The study found that attention rates are 52 percent higher for advertisements with embossed surfaces than for conventional print ads. Emotional activation in the brain, which plays a particularly important part in information being classed as relevant, was almost 2.5 times higher. That also resulted in 30 percent of the subjects being able to recall information from the haptic advertisements even after several days. Those findings demonstrated for the first time that printed information can be lent emotions through touch and that recipients pay greater
attention to such information.

Heighten the emotional impact of touchpoints
For the print industry, it is time to move away from the same old printed materials to exciting products that are enhanced by multi-sensory features. This is where skeptics always point out the higher costs. That is true, but if the response rate is good, sales are supported and the higher return-on-marketing investment makes sense, then the additional outlay is relatively easy to justify. Sophisticated print products pay off very quickly, particularly for goods with a high profit margin.

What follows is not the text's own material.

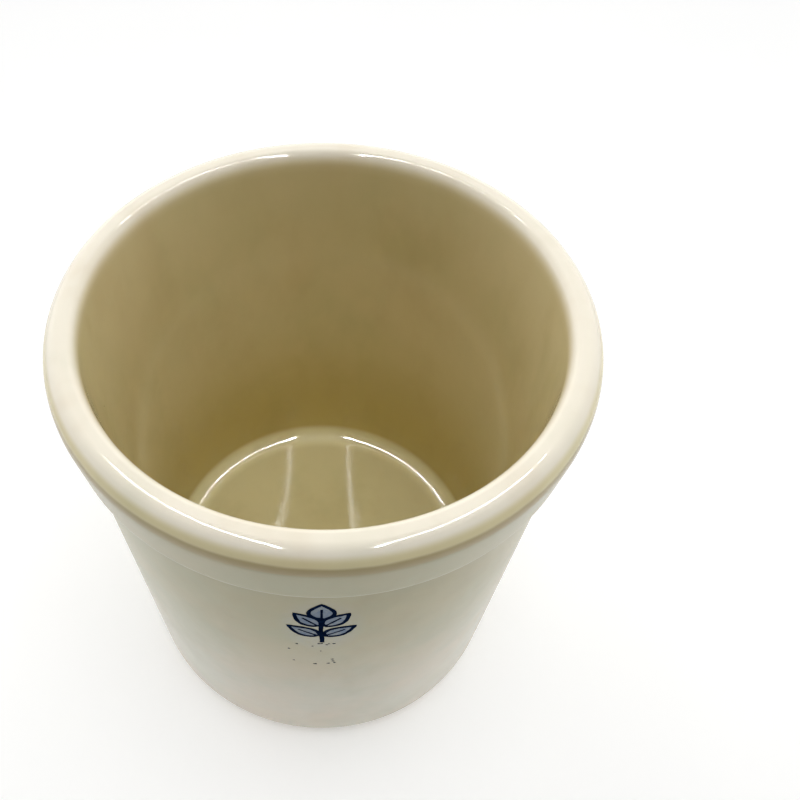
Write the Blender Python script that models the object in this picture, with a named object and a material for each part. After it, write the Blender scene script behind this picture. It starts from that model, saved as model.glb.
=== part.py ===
"""One-gallon stoneware crock: a turned, glazed pot with a banded rim, and a sprig printed on its front.

Metres, +Z up. The origin is the middle of the underside, and +Z is the crock's axis.
The printed sprig faces -Y.
"""

import math

import bmesh
import bpy

# Driving dimensions.
INCH = 0.0254
HEIGHT = 8.5 * INCH
OUTSIDE_RADIUS = 7.75 * INCH / 2
MOUTH_RADIUS = 7.0 * INCH / 2

# Rim: a flat crest, rounded inwards to the bore and outwards to the band.
BORE_RADIUS = 0.0856
INNER_ROUND_DROP = 0.0060
CREST_OUTER_RADIUS = 0.0912
OUTER_ROUND_DROP = 0.0098

# Band under the rounded rim: it tapers in a little, and steps in to the body.
BAND_FOOT_RADIUS = 0.0972
BAND_FOOT_HEIGHT = 0.1878
BAND_EDGE_ROUND = 0.0010

# Body, from the step below the band down to the rounded base corner.
BODY_TOP_RADIUS = 0.0940
BODY_FOOT_RADIUS = 0.0946
BASE_CORNER_ROUND = 0.0110

# Inside: the wall thickens downwards, and a fillet joins it to the floor.
FLOOR_HEIGHT = 0.0195
FLOOR_WALL_RADIUS = 0.0842
FLOOR_FILLET = 0.0075

# Underside: a flat foot ring around a shallow recess.
FOOT_INNER_RADIUS = 0.0710
RECESS_SLOPE = 0.0030
RECESS_DEPTH = 0.0030

SEGMENTS = 72
ROUND_STEPS = 6
SMOOTH_BELOW_DEGREES = 35

# Printed sprig: a thin skin, standing just off the body. Across is measured round the body, up from its centre.
PRINT_GAP = 0.0003
PRINT_THICKNESS = 0.0003
PRINT_CENTRE_HEIGHT = 0.1577
STEM_WIDTH = 0.0011
STEM_FOOT = -0.0185
SIDE_LEAVES = ((-0.0115, 52), (-0.0020, 38))
SIDE_LEAF_SIZE = (0.0148, 0.0070)
TOP_LEAF_FOOT = 0.0045
TOP_LEAF_SIZE = (0.0140, 0.0086)
LEAF_STEPS = 8
LEAF_NECK = 0.05
LEAF_FULLNESS = 0.8
PRINT_CUTS = 4
PRINT_CUT_SPACING = 0.0027

STONEWARE_GLAZE = (0.72, 0.68, 0.55)
COBALT = (0.012, 0.030, 0.075)


def clear_scene():
    for obj in list(bpy.data.objects):
        bpy.data.objects.remove(obj, do_unlink=True)


def material(name, colour, roughness):
    made = bpy.data.materials.new(name)
    made.use_nodes = True
    shader = made.node_tree.nodes["Principled BSDF"]
    shader.inputs["Base Color"].default_value = (*colour, 1.0)
    shader.inputs["Roughness"].default_value = roughness
    shader.inputs["Metallic"].default_value = 0.0
    return made


def add_object(name, shape, surface):
    mesh = bpy.data.meshes.new(name)
    bmesh.ops.recalc_face_normals(shape, faces=shape.faces)
    shape.to_mesh(mesh)
    shape.free()
    mesh.materials.append(surface)
    mesh.shade_smooth()
    mesh.set_sharp_from_angle(angle=math.radians(SMOOTH_BELOW_DEGREES))
    made = bpy.data.objects.new(name, mesh)
    bpy.context.scene.collection.objects.link(made)
    return made


def elliptic_arc(centre, radius, height, start, end, steps=ROUND_STEPS):
    """Points (r, z) on an ellipse, from one angle to another, in degrees from the outward direction."""
    points = []
    for step in range(steps + 1):
        angle = math.radians(start + (end - start) * step / steps)
        r = centre[0] + radius * math.cos(angle)
        z = centre[1] + height * math.sin(angle)
        points.append((r, z))
    return points


def crock_profile():
    """The half section as (r, z), from the middle of the floor, over the rim, to the middle of the underside."""
    points = []
    fillet_centre = (FLOOR_WALL_RADIUS - FLOOR_FILLET, FLOOR_HEIGHT + FLOOR_FILLET)
    points += elliptic_arc(fillet_centre, FLOOR_FILLET, FLOOR_FILLET, -90, 0)
    inner_centre = (MOUTH_RADIUS, HEIGHT - INNER_ROUND_DROP)
    points += elliptic_arc(inner_centre, MOUTH_RADIUS - BORE_RADIUS, INNER_ROUND_DROP, 180, 90)
    outer_centre = (CREST_OUTER_RADIUS, HEIGHT - OUTER_ROUND_DROP)
    outer_width = OUTSIDE_RADIUS - CREST_OUTER_RADIUS
    points += elliptic_arc(outer_centre, outer_width, OUTER_ROUND_DROP, 90, 0, ROUND_STEPS + 2)
    edge_centre = (BAND_FOOT_RADIUS - BAND_EDGE_ROUND, BAND_FOOT_HEIGHT + BAND_EDGE_ROUND)
    points += elliptic_arc(edge_centre, BAND_EDGE_ROUND, BAND_EDGE_ROUND, 0, -90, 2)
    points.append((BODY_TOP_RADIUS, BAND_FOOT_HEIGHT - BAND_EDGE_ROUND))
    corner_centre = (BODY_FOOT_RADIUS - BASE_CORNER_ROUND, BASE_CORNER_ROUND)
    points += elliptic_arc(corner_centre, BASE_CORNER_ROUND, BASE_CORNER_ROUND, 0, -90)
    points.append((FOOT_INNER_RADIUS, 0.0))
    points.append((FOOT_INNER_RADIUS - RECESS_SLOPE, RECESS_DEPTH))
    return points


def turned(profile):
    """Turns an open profile around Z, and closes it with a disc at each end."""
    shape = bmesh.new()
    rings = []
    for r, z in profile:
        ring = []
        for step in range(SEGMENTS):
            angle = 2 * math.pi * step / SEGMENTS
            ring.append(shape.verts.new((r * math.cos(angle), r * math.sin(angle), z)))
        rings.append(ring)
    for upper, lower in zip(rings, rings[1:]):
        for step in range(SEGMENTS):
            after = (step + 1) % SEGMENTS
            shape.faces.new((upper[step], upper[after], lower[after], lower[step]))
    for ring in (rings[0], rings[-1]):
        shape.faces.new(ring)
    return shape


def leaf_outline(base, length, width, lean):
    """Points (across, up) around a pointed leaf, from the right of its base to its tip and back on the left.

    It leans from straight up towards +across, by an angle in degrees.
    """
    along = (math.sin(math.radians(lean)), math.cos(math.radians(lean)))
    sideways = (along[1], -along[0])
    right, left = [], []
    for step in range(LEAF_STEPS):
        share = LEAF_NECK + (1 - LEAF_NECK) * step / LEAF_STEPS
        half = width / 2 * math.sin(math.pi * share ** LEAF_FULLNESS)
        spine = (base[0] + along[0] * length * share, base[1] + along[1] * length * share)
        right.append((spine[0] + sideways[0] * half, spine[1] + sideways[1] * half))
        left.append((spine[0] - sideways[0] * half, spine[1] - sideways[1] * half))
    tip = (base[0] + along[0] * length, base[1] + along[1] * length)
    return right + [tip] + left[::-1]


def sprig_outline():
    """One closed outline: up the right side of the stem and its leaves, around the top leaf, and down the left."""
    right_side = [(STEM_WIDTH / 2, STEM_FOOT)]
    for up, lean in SIDE_LEAVES:
        right_side += leaf_outline((STEM_WIDTH / 2, up), *SIDE_LEAF_SIZE, lean)
    left_side = [(-across, up) for across, up in reversed(right_side)]
    return right_side + leaf_outline((0.0, TOP_LEAF_FOOT), *TOP_LEAF_SIZE, 0) + left_side


def wrap_on_body(shape):
    """Bends a flat shape around the body: X runs across, Z up from the print's centre, and -Y is its thickness."""
    for vert in shape.verts:
        height = PRINT_CENTRE_HEIGHT + vert.co.z
        share = height / BAND_FOOT_HEIGHT
        wall = BODY_FOOT_RADIUS + (BODY_TOP_RADIUS - BODY_FOOT_RADIUS) * share
        radius = wall + PRINT_GAP - vert.co.y
        angle = vert.co.x / wall
        vert.co = (radius * math.sin(angle), -radius * math.cos(angle), height)


def printed_sprig():
    shape = bmesh.new()
    front = shape.faces.new([shape.verts.new((x, -PRINT_THICKNESS, z)) for x, z in sprig_outline()])
    back = bmesh.ops.extrude_face_region(shape, geom=[front], use_keep_orig=True)
    moved = [item for item in back["geom"] if isinstance(item, bmesh.types.BMVert)]
    bmesh.ops.translate(shape, verts=moved, vec=(0, PRINT_THICKNESS, 0))
    bmesh.ops.recalc_face_normals(shape, faces=shape.faces)
    bmesh.ops.triangulate(shape, faces=shape.faces, ngon_method="EAR_CLIP")
    for cut in range(-PRINT_CUTS, PRINT_CUTS + 1):
        everything = shape.verts[:] + shape.edges[:] + shape.faces[:]
        where = cut * PRINT_CUT_SPACING
        bmesh.ops.bisect_plane(shape, geom=everything, plane_co=(where, 0, 0), plane_no=(1, 0, 0))
    wrap_on_body(shape)
    return shape


clear_scene()
add_object("crock", turned(crock_profile()), material("glazed_stoneware", STONEWARE_GLAZE, 0.15))
add_object("printed_sprig", printed_sprig(), material("cobalt_underglaze", COBALT, 0.2))
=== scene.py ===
"""The stoneware crock's looks: the turned and glazed pot, the blue sprig on it, and a pale studio."""

import math
import random

import bmesh
import bpy
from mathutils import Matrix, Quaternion, Vector, noise
from mathutils.bvhtree import BVHTree


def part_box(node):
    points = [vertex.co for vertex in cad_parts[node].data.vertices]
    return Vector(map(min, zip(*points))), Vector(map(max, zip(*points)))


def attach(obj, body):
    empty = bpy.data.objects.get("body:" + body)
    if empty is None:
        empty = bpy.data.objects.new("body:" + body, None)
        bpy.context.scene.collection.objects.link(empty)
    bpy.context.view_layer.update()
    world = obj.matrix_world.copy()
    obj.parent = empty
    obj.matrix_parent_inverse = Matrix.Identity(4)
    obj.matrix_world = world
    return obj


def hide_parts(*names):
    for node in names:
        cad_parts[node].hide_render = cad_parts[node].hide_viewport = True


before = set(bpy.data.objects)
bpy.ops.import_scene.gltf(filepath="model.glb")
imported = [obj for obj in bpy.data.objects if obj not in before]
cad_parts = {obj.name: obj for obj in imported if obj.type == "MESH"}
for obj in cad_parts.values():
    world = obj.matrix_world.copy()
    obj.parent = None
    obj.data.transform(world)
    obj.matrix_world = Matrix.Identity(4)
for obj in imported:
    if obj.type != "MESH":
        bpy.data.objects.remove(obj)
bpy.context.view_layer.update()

CROCK_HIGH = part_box("crock")[1]
PRINT_LOW, PRINT_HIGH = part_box("printed_sprig")

MM = 0.001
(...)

However, e-retailers, which lack sensory touchpoints, have also discovered the importance of haptics and are increasingly making use of print media. For example, German company Adnymics creates personalized package inserts for online retailers that heighten the emotional impact of the “unpacking” touchpoint, which has been a resounding success.

Go on the Offensive
The range of possibilities for haptic printed materials that make a strong impact is vast and is continuing to grow. It is not only a question of special substrates and finishing techniques. Personalized content and geo-marketing can also play a big part in appealing to the emotions of readers and customers.

It is time for the printing industry to go from being on the defensive to being on the offensive. Despite the substantial changes that the industry has seen in recent years, we have the tools to boost the impact of multimedia communications with the corresponding pop. Remember – haptics is becoming the next big thing in marketing.